For lawyers, the COVID-19 pandemic drew a great deal of attention to a normally "boilerplate" section of the typical commercial lease: the force majeure clause. This provision relieves business tenants of their contractual obligations if circumstances beyond their control make running the business at the leased premises impractical or impossible. Typical force majeure events — also called “acts of God” — are hurricanes, earthquakes, floods, or other natural disasters, but can also include war, terrorism, riots, and labor strikes. Unfortunately, what many businesses are now discovering is that the force majeure clause in their current lease does not apply to acts of government, such as mandated business closures or pandemics. Few people foresaw the devastation of COVID-19 and very few leases expressly included pandemics as a force majeure event. Courts enforce contracts as they are written and have generally refused to excuse tenants from performing under a lease without clear language that the force majeure provisions were intended to apply to these COVID-19 circumstances. In cases where the wording of the force majeure clause is vague, many attorneys are leaning on arguments based on the related common-law concepts of “frustration of purpose” and “impossibility,” but these arguments alone rarely get much traction because courts tend to interpret commercial lease language very narrowly. Looking beyond COVID-19, the tenant should seek protections against any future government actions, pandemics, or public health crises that prevent the business from operating — it is imperative that tenants include this specific language in the force majeure clause of any new lease.
The lease should obligate the landlord to perform appropriate cleaning throughout the building and the tenant must ask for a clear explanation of how these cleaning costs are to be shared. No business can run if its space isn’t safe for workers and clients and any reputable property manager should be willing to make written safety commitments in the lease.
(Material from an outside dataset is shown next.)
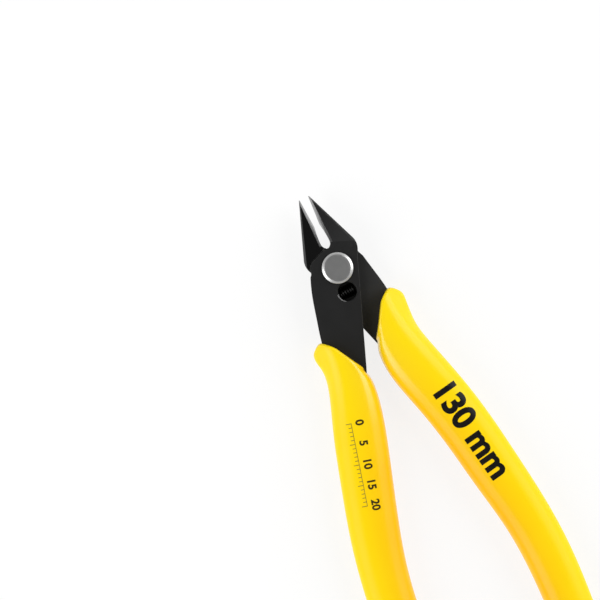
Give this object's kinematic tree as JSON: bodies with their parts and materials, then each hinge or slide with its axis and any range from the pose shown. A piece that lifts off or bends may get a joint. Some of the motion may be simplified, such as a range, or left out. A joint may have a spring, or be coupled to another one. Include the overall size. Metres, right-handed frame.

The guidelines above are general in nature; actual negotiations involving commercial leases should always take the needs of the renting entity into consideration. Office buildings, hospitals, malls, retail stores, manufacturing facilities, restaurants, and gyms all have different space requirements and all have different leasing priorities. Furthermore, commercial leases are complex legal documents, so enlisting the help of a real estate attorney familiar with the local laws and customs and the regional real estate market is a wise investment.